The aim of this research is to find out the effect of solvency, activity, and implementation of good corporate governance on the profitability of non-banking state-owned enterprises, which the IPO before 2012 and registered in Indonesia Stock Exchange in 2012 until 2017. The number of the research sample was 14 companies. The phenomenon of operational inefficiency of the company resulted in the loss of several state-owned enterprises in that period. In this study, profitability indicators use Return On Assets (ROA). While the debt of the state-owned enterprises is increasingly swollen, especially those who get government assignments are feared that they will default. This is related to solvency as measured by using the Debt to Equity Ratio (DER). In comparison, the inefficiency of companies in using and managing assets owned will only increase the company's burden in the form of investment that does not bring profit. This is related to the activities measured by using Total Assets Turnover (TATO). The last is Good Corporate Governance (GCG), where corporate governance is seen as not yet optimal by State- Owned Enterprise. As for corporate governance using the Audit Committee indicators.

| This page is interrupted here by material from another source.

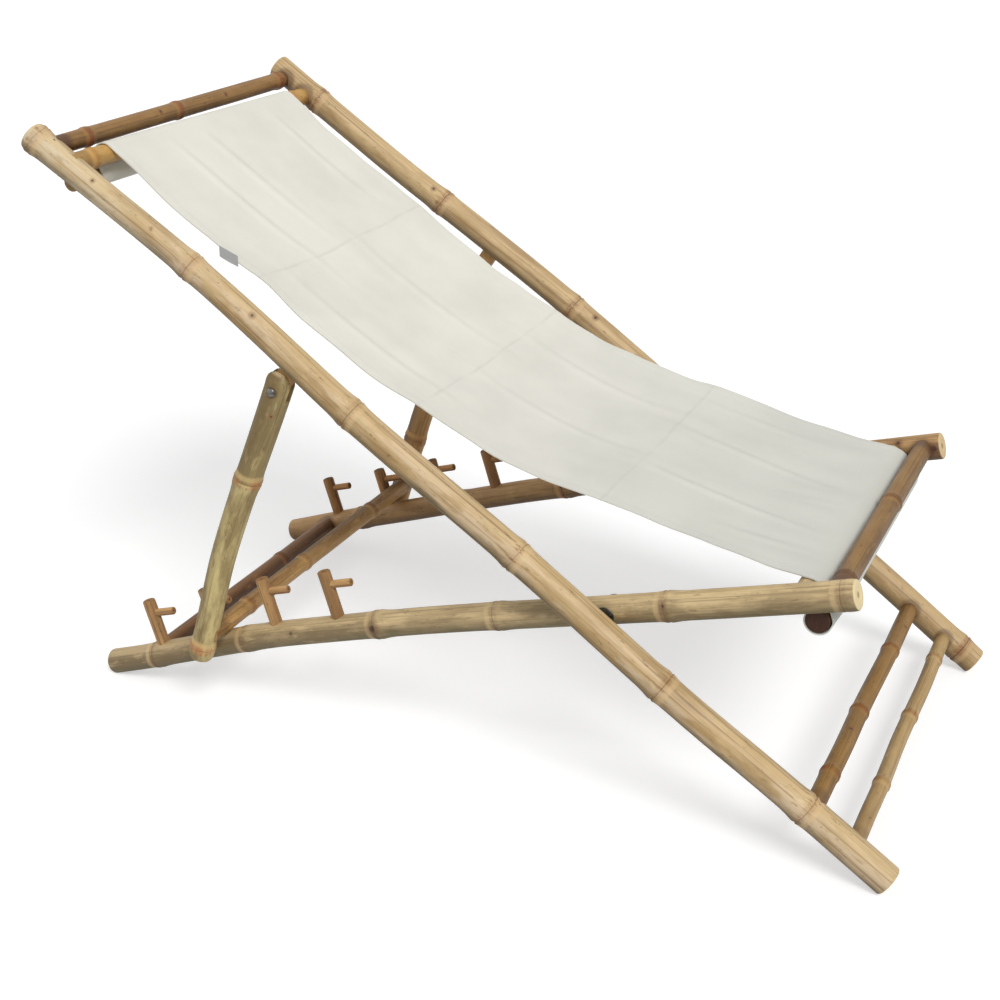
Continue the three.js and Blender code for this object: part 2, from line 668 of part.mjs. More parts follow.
// The cloth's path at one width: a pocket round the head rod, over the head sling bar,
// down to the front sling bar and into a pocket round the front rod
function slingLine(y) {
  const wrapGap = clothGap + clothThickness / 2 + barRingSwell;
  const headRod = { centre: planeAt(headRodEnds, backFrame, y), radius: headRodRadius + wrapGap, spin: 1 };
  const headWrap = { centre: planeAt(headSlingBarEnds, backFrame, y),
    radius: headSlingBarRadius + wrapGap, spin: -1 };
  const frontWrap = { centre: planeAt(frontSlingBarEnds, seatFrame, y),
    radius: frontSlingBarRadius + wrapGap, spin: -1 };
  const frontRod = { centre: planeAt(frontRodEnds, seatFrame, y),
    radius: frontRodRadius + wrapGap, spin: 1 };
  const headLeave = quarterTurn - headDip;
  const frontArrive = quarterTurn - frontDip;
  const headStart = onWrap(headWrap, headLeave);
  const frontEnd = onWrap(frontWrap, frontArrive);

  const span = frontEnd.clone().sub(headStart);
  const down = new THREE.Vector2(span.y, -span.x);
  const across = 2 * y / slingWidth;
  const seat = [];
  for (let step = 1; step < slingSteps; step += 1) {
    const share = step / slingSteps;
    const sag = crossSag * (1 - across * across) * Math.sin(Math.PI * share) ** 2;
    const point = headStart.clone().addScaledVector(span, share)
      .addScaledVector(down, readShares(seatDropShares, share));
    point.y -= sag;
    seat.push(point);
  }
  const headCross = tangentNormal(headRod, headWrap);
  const frontCross = tangentNormal(frontWrap, frontRod);
  return [
    ...pocketTail(headRod, -1, -backAngle).reverse(),
    ...wrapArc(headRod, quarterTurn / 2 - backAngle, headCross, pocketSteps),
    ...wrapArc(headWrap, headCross, headLeave, pocketSteps),
    ...seat,
    ...wrapArc(frontWrap, frontArrive, frontCross, pocketSteps),
    ...wrapArc(frontRod, frontCross, seatAngle + quarterTurn * 1.5, pocketSteps),
    ...pocketTail(frontRod, 1, seatAngle),
  ];
}

// The cloth is a thin closed sheet through the paths at evenly spaced widths
function clothGeometry() {
  const columns = [];
  for (let strip = 0; strip <= clothStrips; strip += 1) {
    columns.push(slingLine(slingWidth * (strip / clothStrips - 1 / 2)));
  }
  const rows = columns[0].length;
  const count = columns.length;
  const vertices = [];
  for (const face of [1, -1]) {
    for (let row = 0; row < rows; row += 1) {
      columns.forEach((line, strip) => {
        const before = line[Math.max(row - 1, 0)];
        const after = line[Math.min(row + 1, rows - 1)];
        const run = after.clone().sub(before).normalize().multiplyScalar(face * clothThickness / 2);
        vertices.push(line[row].x - run.y, slingWidth * (strip / clothStrips - 1 / 2), line[row].y + run.x);
      });
    }
  }
  const under = rows * count;
  const index = [];
  const quad = (a, b, c, d) => index.push(a, b, c, a, c, d);
  for (let row = 0; row < rows - 1; row += 1) {
    const near = row * count;
    const far = near + clothStrips;
    for (let at = near; at < far; at += 1) {
      quad(at, at + count, at + count + 1, at + 1);
      quad(under + at, under + at + 1, under + at + count + 1, under + at + count);
    }
    quad(near, under + near, under + near + count, near + count);
    quad(far, far + count, under + far + count, under + far);
  }
  const end = (rows - 1) * count;
  for (let strip = 0; strip < clothStrips; strip += 1) {
    quad(strip, strip + 1, under + strip + 1, under + strip);
    quad(end + strip, under + end + strip, under + end + strip + 1, end + strip + 1);
  }
  const geometry = new THREE.BufferGeometry();
  geometry.setAttribute('position', new THREE.Float32BufferAttribute(vertices, 3));
  geometry.setIndex(index);
  geometry.computeVertexNormals();
  return geometry;
}

const quarterTurn = Math.PI / 2;
const slingWidth = 2 * (seatHalfSpan - seatRailButt - slingSideGap);
const headSlingBarEnds = backBars[1].ends;
const frontSlingBarEnds = seatBars[1].ends;
addPiece(chair, 'sling', clothGeometry(), canvas);

// A small blank tag sewn beside the sling's right edge
const tagLine = slingLine(-slingWidth / 2);
const tagWorld = backPoint(tagFromFoot, 0, 0).applyMatrix4(backFrame.matrixWorld);
const tagPlace = new THREE.Vector2(tagWorld.x, tagWorld.z);
const tagPoint = tagLine.reduce((best, point) =>
  (point.distanceTo(tagPlace) < best.distanceTo(tagPlace) ? point : best));
const tag = new THREE.BoxGeometry(tagLength, tagThickness, tagDrop);
tag.rotateY(backAngle);
tag.translate(tagPoint.x, -slingWidth / 2 - clothGap - tagThickness / 2, tagPoint.y);
addPiece(chair, 'care_tag', tag, tagTape);

// The chair stands on the floor with the middle of its footprint at the origin
const box = new THREE.Box3().setFromObject(chair, true);
const middle = box.getCenter(new THREE.Vector3());
chair.position.set(-middle.x, -middle.y, -box.min.z);

export default chair;
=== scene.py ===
"""Bamboo folding recliner with a canvas sling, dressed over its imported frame."""

from __future__ import annotations

import json
import logging
import math
from dataclasses import dataclass, field
from enum import Enum
from itertools import accumulate
from typing import Callable, Iterable, Optional, Sequence, Union

import bmesh
import bpy
from mathutils import Matrix, Vector, noise

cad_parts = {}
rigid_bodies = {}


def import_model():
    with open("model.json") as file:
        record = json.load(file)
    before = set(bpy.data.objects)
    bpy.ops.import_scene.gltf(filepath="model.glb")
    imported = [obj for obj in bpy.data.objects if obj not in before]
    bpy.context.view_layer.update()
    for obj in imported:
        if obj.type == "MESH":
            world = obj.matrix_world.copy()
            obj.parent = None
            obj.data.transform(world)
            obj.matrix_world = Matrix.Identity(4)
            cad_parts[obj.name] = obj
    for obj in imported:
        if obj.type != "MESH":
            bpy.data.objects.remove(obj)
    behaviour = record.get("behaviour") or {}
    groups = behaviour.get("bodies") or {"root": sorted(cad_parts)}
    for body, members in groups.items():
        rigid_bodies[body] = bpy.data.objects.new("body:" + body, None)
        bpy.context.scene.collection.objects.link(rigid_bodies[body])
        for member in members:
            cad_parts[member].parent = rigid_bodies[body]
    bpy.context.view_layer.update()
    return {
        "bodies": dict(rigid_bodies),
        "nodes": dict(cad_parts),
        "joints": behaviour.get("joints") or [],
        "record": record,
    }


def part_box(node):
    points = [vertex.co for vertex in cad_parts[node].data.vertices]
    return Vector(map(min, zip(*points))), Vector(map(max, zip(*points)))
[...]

Based on the study results, it is concluded that DER, TATO, and GCG with the Audit Committee indicators have a significant effect on ROA in State-Owned Enterprise registered on the IDX. The same result is also with partial test (t test), where DER has a significant effect on ROA, TATO has a significant effect on ROA, and GCG with the Audit Committee indicator has a significant effect on ROA. The findings imply that to reduce the level of debt, the state-owned enterprises should efficiently use their assets and maintain and enhance competent audit committees.